Count word frequencies with customizable filtering.
Args:
text: Input string to analyze.
min_length: Minimum word length to include.
exclude_words: Set of words to exclude (stop words).
top_n: Return only the top N most common words.
Returns:
Counter object, or list of tuples if top_n is specified.
"""
exclude_words = exclude_words or set()
# Extract alphabetic words
words = re.findall(r"\b[a-zA-Z]+\b", text.lower())
# Apply filters
filtered = [
w for w in words
if len(w) >= min_length and w not in exclude_words
]
counts = Counter(filtered)
return counts.most_common(top_n) if top_n else counts
# Usage examples
sample = "Python is amazing. Python is powerful. Python is everywhere!"
print(count_words(sample))
print(count_words(sample, exclude_words={"is"}, top_n=3))
print(count_words(sample, min_length=5))
Output:
Counter({'python': 3, 'is': 3, 'amazing': 1, 'powerful': 1, 'everywhere': 1})
[('python', 3), ('amazing', 1), ('powerful', 1)]
Counter({'python': 3, 'amazing': 1, 'powerful': 1, 'everywhere': 1})

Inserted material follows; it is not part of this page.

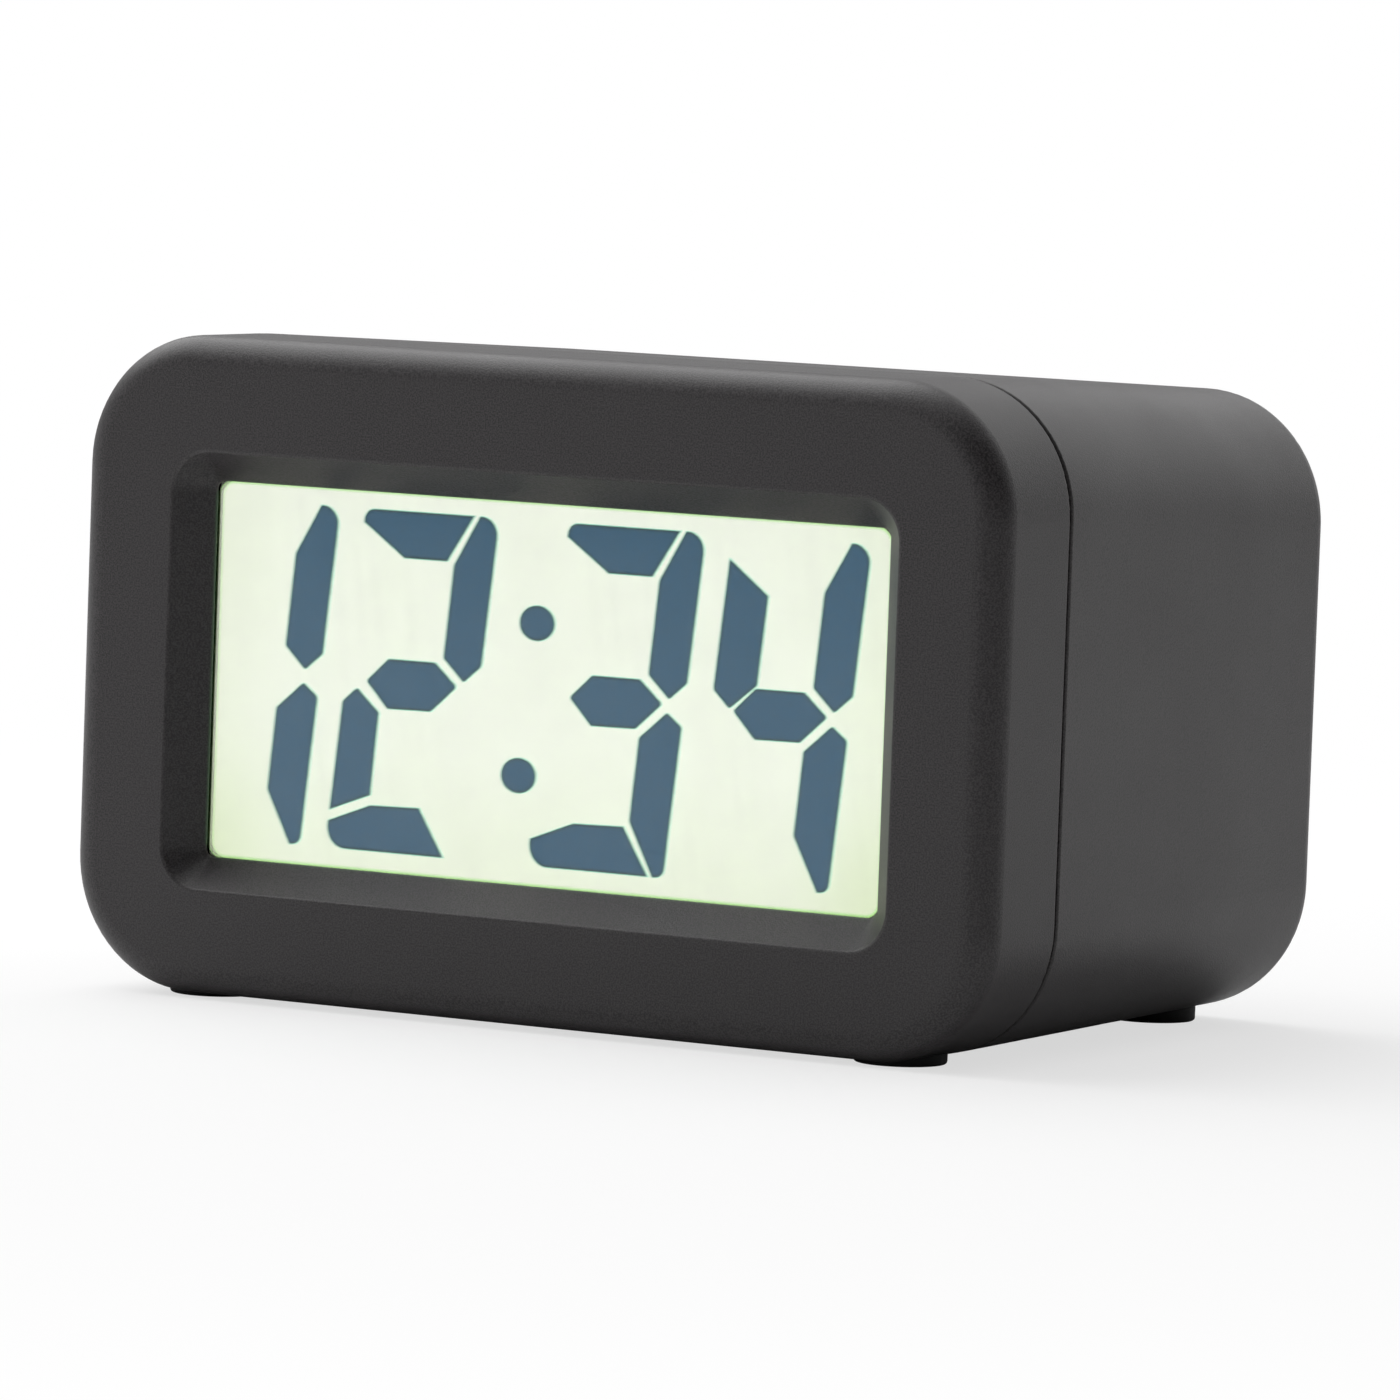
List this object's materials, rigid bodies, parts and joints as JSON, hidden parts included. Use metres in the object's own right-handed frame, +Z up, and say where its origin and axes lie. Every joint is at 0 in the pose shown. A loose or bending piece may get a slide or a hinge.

The min_length parameter filters out short words, exclude_words removes stop words, and top_n limits the results to the most frequent entries.
Method Comparison
| Approach | Best For | Handles Punctuation | Performance |
|---|---|---|---|
split() only | Quick debugging, already clean text | No | Fastest |
translate() + Counter | Clean prose, articles, simple text | Yes | Fast |
re.findall() + Counter | Messy data, logs, web scraping | Yes | Moderate |
Conclusion
For most word frequency tasks, the combination of re.findall() for word extraction and collections.Counter for counting provides the best balance of accuracy and flexibility.
- Use the simpler
str.translate()+split()approach when your text is clean prose without numbers or special formatting. - Always normalize case with
.lower()or.casefold()before counting, and remove or filter stop words when you need meaningful analytical results rather than raw frequency data. - By separating text cleaning from frequency counting, you create flexible and maintainable code that produces accurate word statistics regardless of the input source.